Kaya Rosa is a beautifully decorated late-Victorian house at the main entrance to the University of Pretoria in Pretoria, South Africa.

The original building was constructed in Skinner Street in 1895 and belonged to Leo Weinthal, owner of The Press. It was named after his wife, Rosa. The word ‘Kaya’ is the Zulu word for ‘house’.

Kaya Rosa later became the first home of the then Transvaal University College (TUC) – the predecessor of the University of Pretoria – but by 1911 construction of the Old Arts Building (University of Pretoria) had been completed following which Kaya Rosa was home to the first female student residence of the university until 1915, whereafter it was no longer in use. In 1980, the university commissioned the construction of a replica of the house where it stands today – at the Roper Street entrance to the university.
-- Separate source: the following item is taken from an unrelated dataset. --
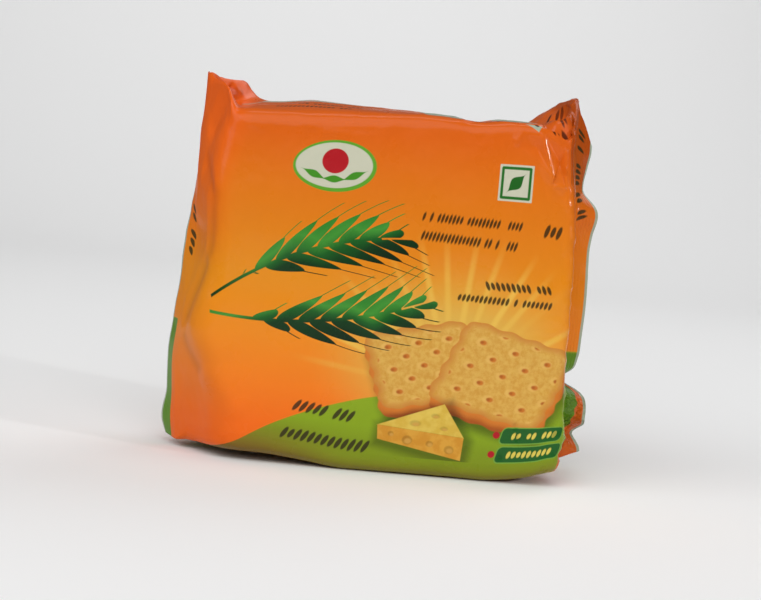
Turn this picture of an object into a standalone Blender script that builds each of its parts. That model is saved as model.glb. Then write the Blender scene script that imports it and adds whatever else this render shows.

Work began in 1983, under the guidance of architect Albrecht Holm, an alumnus of the University of Pretoria who is well known for his restouration work including that of the Ou Raadsaal as well as the Palace of Justice, Pretoria on Church square, Pretoria (Kerkplein, Pretoria) in the city centre.

Precise measurements were taken from the original building and old photographs were used as reference to ensure that the reconstructed building closely resembles the original house. Many of the original Victorian fittings were used in the reconstruction. Today, Kaya Rosa houses part of the Department of Enrolment and Student Administration of the university. The reconstructed replica of the house was officially opened by Dr Anton Rupert on 25 October 1985.